(sorry if this is a repeat)

A robust theory would then be one that is accessible by many explanations, unifying them by showing how they could make equivalent paths through an heuristic. It would serve to maintain open questions by allowing them to be more local. A theory with only one explanation would be a crappy theory; mistakes would propagate more globally instead of getting metabolized more locally.

I liked Phil's second question, which I take to lead more towards using models to make sense of the present, rather than to "predict" ;
The second question is more about individual complex systems in a particular circumstance requiring one to start from the limited information that raises the question and to go to the trouble of expanding your understanding while exploring possible patterns in the environment until you find one that seems to fit.
Another one would be "who's environment?", which I think leads one back to ontology formation/niche construction. Is it not so much that prediction is "bad" but rather that it is quaint for the types of questions we want/need to ask?

Carl


Phil Henshaw wrote:

Why prediction fails does not seem to be just believing your own script.. as it were. I’m suggesting that “a theory of some sort” is generally the same thing as “a statement of what generally has happened”. The real question may be sort of the opposite of “but who would believe such a thing?!!!!!” since believing in a theory with little or no way of checking how what is actually happening is different from it, seems to be nearly everyone’s preference. To do the latter you need to maintain the open questions of your induction, and not cast them off as soon as you have made something useful with it.

So I don’t think it’s a “fallacy of induction” per se.
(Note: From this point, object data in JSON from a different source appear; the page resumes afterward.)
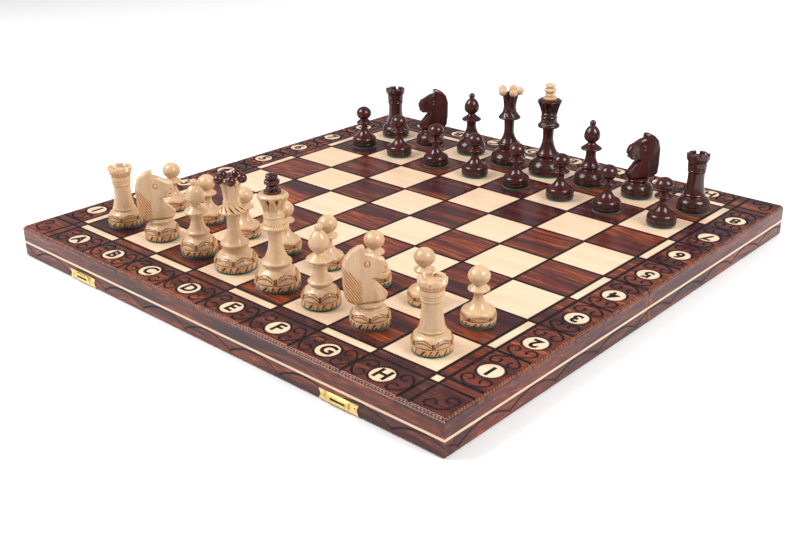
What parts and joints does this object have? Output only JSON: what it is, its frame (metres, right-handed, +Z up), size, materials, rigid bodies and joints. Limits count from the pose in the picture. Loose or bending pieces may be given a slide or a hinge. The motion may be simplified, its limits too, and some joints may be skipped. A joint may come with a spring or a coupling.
{
  "type": "chess set with board",
  "caption": "Wooden folding chess set: an inlaid two-half board hinged along the middle, with latches and turned and carved men set up for play.",
  "frame": {"origin": "middle of the open board, on the surface it stands on", "axes": "+X from file a to file h, +Y from rank 1 to rank 8, +Z up from the table to the men"},
  "size_m": [0.48, 0.4841, 0.1182],
  "materials": {
    "mahogany_top": "gloss lacquer over red-brown mahogany with burned lines",
    "mahogany_rail": "satin lacquer over red-brown mahogany",
    "light_veneer": "gloss lacquer over pale birch veneer",
    "light_man_wood": "polished pale hornbeam with scorched carving",
    "dark_man_wood": "polished dark stained hornbeam",
    "burned_wood": "pressed and scorched black lines",
    "brass": "pressed polished brass",
    "green_felt": "thin green felt"
  },
  "bodies": {
    "white_half": {"brass_fasteners_white": "brass", "hinge_leaves_white": "brass", "hinge_pins": "brass", "latch_catches": "brass", "white_end_rail": "mahogany_rail", "white_hinge_rail": "mahogany_rail", "white_inlay_lines": "light_veneer", "white_light_inlays": "light_veneer", "white_lining": "green_felt", "white_panel": "mahogany_top", "white_side_rails": "mahogany_rail"},
    "black_half": {"black_end_rail": "mahogany_rail", "black_hinge_rail": "mahogany_rail", "black_inlay_lines": "light_veneer", "black_light_inlays": "light_veneer", "black_lining": "green_felt", "black_panel": "mahogany_top", "black_side_rails": "mahogany_rail", "brass_fasteners_black": "brass", "hinge_leaves_black": "brass", "latch_plates": "brass"},
    "latch_flap_left": {"latch_flap_left": "brass"},
    "latch_flap_right": {"latch_flap_right": "brass"},
    "white_king": {"white_king": "light_man_wood", "white_king_finial": "dark_man_wood"},
    "white_queen": {"white_queen": "light_man_wood", "white_queen_balls": "dark_man_wood"},
    "white_bishop_c": {"white_bishop_c": "light_man_wood"},
    "white_bishop_f": {"white_bishop_f": "light_man_wood"},
    "white_knight_b": {"white_knight_b": "light_man_wood"},
    "white_knight_g": {"white_knight_g": "light_man_wood"},
    "white_rook_a": {"white_rook_a": "light_man_wood"},
    "white_rook_h": {"white_rook_h": "light_man_wood"},
    "white_pawn_a": {"white_pawn_a": "light_man_wood"},
    "white_pawn_b": {"white_pawn_b": "light_man_wood"},
    "white_pawn_c": {"white_pawn_c": "light_man_wood"},
    "white_pawn_d": {"white_pawn_d": "light_man_wood"},
    "white_pawn_e": {"white_pawn_e": "light_man_wood"},
    "white_pawn_f": {"white_pawn_f": "light_man_wood"},
    "white_pawn_g": {"white_pawn_g": "light_man_wood"},
    "white_pawn_h": {"white_pawn_h": "light_man_wood"},
    "black_king": {"black_king": "dark_man_wood", "black_king_finial": "light_man_wood"},
    "black_queen": {"black_queen": "dark_man_wood", "black_queen_balls": "light_man_wood"},
    "black_bishop_c": {"black_bishop_c": "dark_man_wood"},
    "black_bishop_f": {"black_bishop_f": "dark_man_wood"},
    "black_knight_b": {"black_knight_b": "dark_man_wood"},
    "black_knight_g": {"black_knight_g": "dark_man_wood"},
    "black_rook_a": {"black_rook_a": "dark_man_wood"},
    "black_rook_h": {"black_rook_h": "dark_man_wood"},
    "black_pawn_a": {"black_pawn_a": "dark_man_wood"},
    "black_pawn_b": {"black_pawn_b": "dark_man_wood"},
    "black_pawn_c": {"black_pawn_c": "dark_man_wood"},
    "black_pawn_d": {"black_pawn_d": "dark_man_wood"},
    "black_pawn_e": {"black_pawn_e": "dark_man_wood"},
    "black_pawn_f": {"black_pawn_f": "dark_man_wood"},
    "black_pawn_g": {"black_pawn_g": "dark_man_wood"},
    "black_pawn_h": {"black_pawn_h": "dark_man_wood"}
  },
  "joints": [
    {"name": "board_fold", "type": "hinge", "parent": "white_half", "child": "black_half", "pos_m": [0, 0, 0.001], "axis": [-1, 0, 0], "range_deg": [0, 180]},
    {"name": "latch_left_turn", "type": "hinge", "parent": "black_half", "child": "latch_flap_left", "pos_m": [-0.15, 0.2416, 0.00565], "axis": [-1, 0, 0], "range_deg": [0, 180]},
    {"name": "latch_right_turn", "type": "hinge", "parent": "black_half", "child": "latch_flap_right", "pos_m": [0.15, 0.2416, 0.00565], "axis": [-1, 0, 0], "range_deg": [0, 180]},
    {"name": "white_king_lift", "type": "slide", "parent": "white_half", "child": "white_king", "axis": [0, 0, 1], "range_m": [0, 0.1]},
    {"name": "white_queen_lift", "type": "slide", "parent": "white_half", "child": "white_queen", "axis": [0, 0, 1], "range_m": [0, 0.1]},
    {"name": "white_bishop_c_lift", "type": "slide", "parent": "white_half", "child": "white_bishop_c", "axis": [0, 0, 1], "range_m": [0, 0.1]},
    {"name": "white_bishop_f_lift", "type": "slide", "parent": "white_half", "child": "white_bishop_f", "axis": [0, 0, 1], "range_m": [0, 0.1]},
    {"name": "white_knight_b_lift", "type": "slide", "parent": "white_half", "child": "white_knight_b", "axis": [0, 0, 1], "range_m": [0, 0.1]},
    {"name": "white_knight_g_lift", "type": "slide", "parent": "white_half", "child": "white_knight_g", "axis": [0, 0, 1], "range_m": [0, 0.1]},
    {"name": "white_rook_a_lift", "type": "slide", "parent": "white_half", "child": "white_rook_a", "axis": [0, 0, 1], "range_m": [0, 0.1]},
    {"name": "white_rook_h_lift", "type": "slide", "parent": "white_half", "child": "white_rook_h", "axis": [0, 0, 1], "range_m": [0, 0.1]},
    {"name": "white_pawn_a_lift", "type": "slide", "parent": "white_half", "child": "white_pawn_a", "axis": [0, 0, 1], "range_m": [0, 0.1]},
    {"name": "white_pawn_b_lift", "type": "slide", "parent": "white_half", "child": "white_pawn_b", "axis": [0, 0, 1], "range_m": [0, 0.1]},
    {"name": "white_pawn_c_lift", "type": "slide", "parent": "white_half", "child": "white_pawn_c", "axis": [0, 0, 1], "range_m": [0, 0.1]},
    {"name": "white_pawn_d_lift", "type": "slide", "parent": "white_half", "child": "white_pawn_d", "axis": [0, 0, 1], "range_m": [0, 0.1]},
    {"name": "white_pawn_e_lift", "type": "slide", "parent": "white_half", "child": "white_pawn_e", "axis": [0, 0, 1], "range_m": [0, 0.1]},
    {"name": "white_pawn_f_lift", "type": "slide", "parent": "white_half", "child": "white_pawn_f", "axis": [0, 0, 1], "range_m": [0, 0.1]},
    {"name": "white_pawn_g_lift", "type": "slide", "parent": "white_half", "child": "white_pawn_g", "axis": [0, 0, 1], "range_m": [0, 0.1]},
    {"name": "white_pawn_h_lift", "type": "slide", "parent": "white_half", "child": "white_pawn_h", "axis": [0, 0, 1], "range_m": [0, 0.1]},
    {"name": "black_king_lift", "type": "slide", "parent": "black_half", "child": "black_king", "axis": [0, 0, 1], "range_m": [0, 0.1]},
    {"name": "black_queen_lift", "type": "slide", "parent": "black_half", "child": "black_queen", "axis": [0, 0, 1], "range_m": [0, 0.1]},
    {"name": "black_bishop_c_lift", "type": "slide", "parent": "black_half", "child": "black_bishop_c", "axis": [0, 0, 1], "range_m": [0, 0.1]},
    {"name": "black_bishop_f_lift", "type": "slide", "parent": "black_half", "child": "black_bishop_f", "axis": [0, 0, 1], "range_m": [0, 0.1]},
    {"name": "black_knight_b_lift", "type": "slide", "parent": "black_half", "child": "black_knight_b", "axis": [0, 0, 1], "range_m": [0, 0.1]},
    {"name": "black_knight_g_lift", "type": "slide", "parent": "black_half", "child": "black_knight_g", "axis": [0, 0, 1], "range_m": [0, 0.1]},
    {"name": "black_rook_a_lift", "type": "slide", "parent": "black_half", "child": "black_rook_a", "axis": [0, 0, 1], "range_m": [0, 0.1]},
    {"name": "black_rook_h_lift", "type": "slide", "parent": "black_half", "child": "black_rook_h", "axis": [0, 0, 1], "range_m": [0, 0.1]},
    {"name": "black_pawn_a_lift", "type": "slide", "parent": "black_half", "child": "black_pawn_a", "axis": [0, 0, 1], "range_m": [0, 0.1]},
    {"name": "black_pawn_b_lift", "type": "slide", "parent": "black_half", "child": "black_pawn_b", "axis": [0, 0, 1], "range_m": [0, 0.1]},
    {"name": "black_pawn_c_lift", "type": "slide", "parent": "black_half", "child": "black_pawn_c", "axis": [0, 0, 1], "range_m": [0, 0.1]},
    {"name": "black_pawn_d_lift", "type": "slide", "parent": "black_half", "child": "black_pawn_d", "axis": [0, 0, 1], "range_m": [0, 0.1]},
    {"name": "black_pawn_e_lift", "type": "slide", "parent": "black_half", "child": "black_pawn_e", "axis": [0, 0, 1], "range_m": [0, 0.1]},
    {"name": "black_pawn_f_lift", "type": "slide", "parent": "black_half", "child": "black_pawn_f", "axis": [0, 0, 1], "range_m": [0, 0.1]},
    {"name": "black_pawn_g_lift", "type": "slide", "parent": "black_half", "child": "black_pawn_g", "axis": [0, 0, 1], "range_m": [0, 0.1]},
    {"name": "black_pawn_h_lift", "type": "slide", "parent": "black_half", "child": "black_pawn_h", "axis": [0, 0, 1], "range_m": [0, 0.1]}
  ]
}
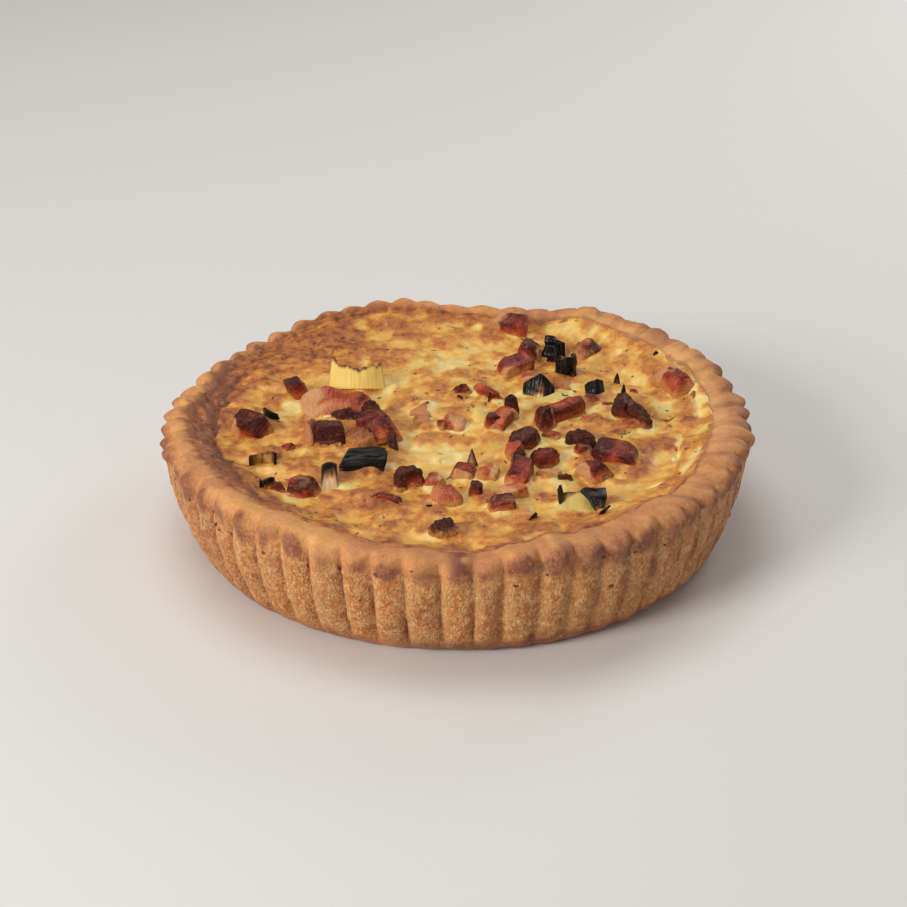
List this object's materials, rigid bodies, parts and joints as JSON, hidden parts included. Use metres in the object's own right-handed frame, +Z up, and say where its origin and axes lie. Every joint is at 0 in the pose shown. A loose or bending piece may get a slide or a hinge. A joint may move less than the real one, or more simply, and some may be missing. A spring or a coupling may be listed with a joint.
{
  "type": "quiche",
  "caption": "Deep round quiche in a fluted pastry case, with browned egg custard and pieces of bacon and leek standing out of the top.",
  "frame": {"origin": "middle of the flat underside", "axes": "+Z up through the middle of the quiche, -Y towards the front, where the rim dips"},
  "size_m": [0.2096, 0.21, 0.0435],
  "materials": {
    "pastry": "baked shortcrust, dry and grainy, golden tan with a browner rim and foot",
    "custard": "set egg custard, golden yellow, browned on its raised places, slightly moist",
    "bacon": "fried bacon, dark red to brown with pink, fat and charred places, glossy",
    "leek": "baked leek, charred nearly black at the edges and pale where it was sheltered"
  },
  "bodies": {
    "root": {"pastry_case": "pastry", "custard": "custard", "bacon_01": "bacon", "bacon_02": "bacon", "bacon_03": "bacon", "bacon_04": "bacon", "bacon_05": "bacon", "bacon_06": "bacon", "bacon_07": "bacon", "bacon_08": "bacon", "bacon_09": "bacon", "bacon_10": "bacon", "bacon_11": "bacon", "bacon_12": "bacon", "bacon_13": "bacon", "bacon_14": "bacon", "bacon_15": "bacon", "bacon_16": "bacon", "bacon_17": "bacon", "bacon_18": "bacon", "bacon_19": "bacon", "bacon_20": "bacon", "bacon_21": "bacon", "bacon_22": "bacon", "bacon_23": "bacon", "bacon_24": "bacon", "bacon_25": "bacon", "bacon_26": "bacon", "bacon_27": "bacon", "bacon_28": "bacon", "bacon_29": "bacon", "bacon_30": "bacon", "bacon_31": "bacon", "bacon_32": "bacon", "bacon_33": "bacon", "bacon_34": "bacon", "bacon_35": "bacon", "bacon_36": "bacon", "bacon_37": "bacon", "bacon_38": "bacon", "bacon_39": "bacon", "leek_01": "leek", "leek_02": "leek", "leek_03": "leek", "leek_04": "leek", "leek_05": "leek", "leek_06": "leek", "leek_07": "leek", "leek_08": "leek", "leek_09": "leek", "leek_10": "leek", "leek_11": "leek", "leek_12": "leek"}
  },
  "joints": []
}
I think it’s more just that any handy tool can be greatly misused if you don’t keep asking “how does it apply here”. There is also an all too common preference for absolutist rules that contributes to our dodging any information about how they might not quite apply too… but I guess that’s not just a matter of clumsiness.

So, is that saying “it is so” or “it isn’t so”, I’m confused… ;-)

Phil Henshaw

*From:* Nicholas Thompson [mailto:[EMAIL PROTECTED]
*Sent:* Tuesday, December 02, 2008 12:32 PM
*To:* Phil Henshaw; The Friday Morning Applied Complexity Coffee Group
*Cc:* [EMAIL PROTECTED]; [EMAIL PROTECTED]
*Subject:* RE: "what generally happens here"

Ah, Phil. If you are correct that the answer to "what generally happens here?" is regarded by some as an "explanation", then the source of the confusion underlying this conversation becomes immediately evident.

But who would believe such a silly thing?!!!!! "What generally happens here" is just a summary statement of past experience One cannot rationally pass from such a summary of past events to any statement about the future without a theory of some sort that models the world as the sort of place where "what generally has happened"" is what happens in the future.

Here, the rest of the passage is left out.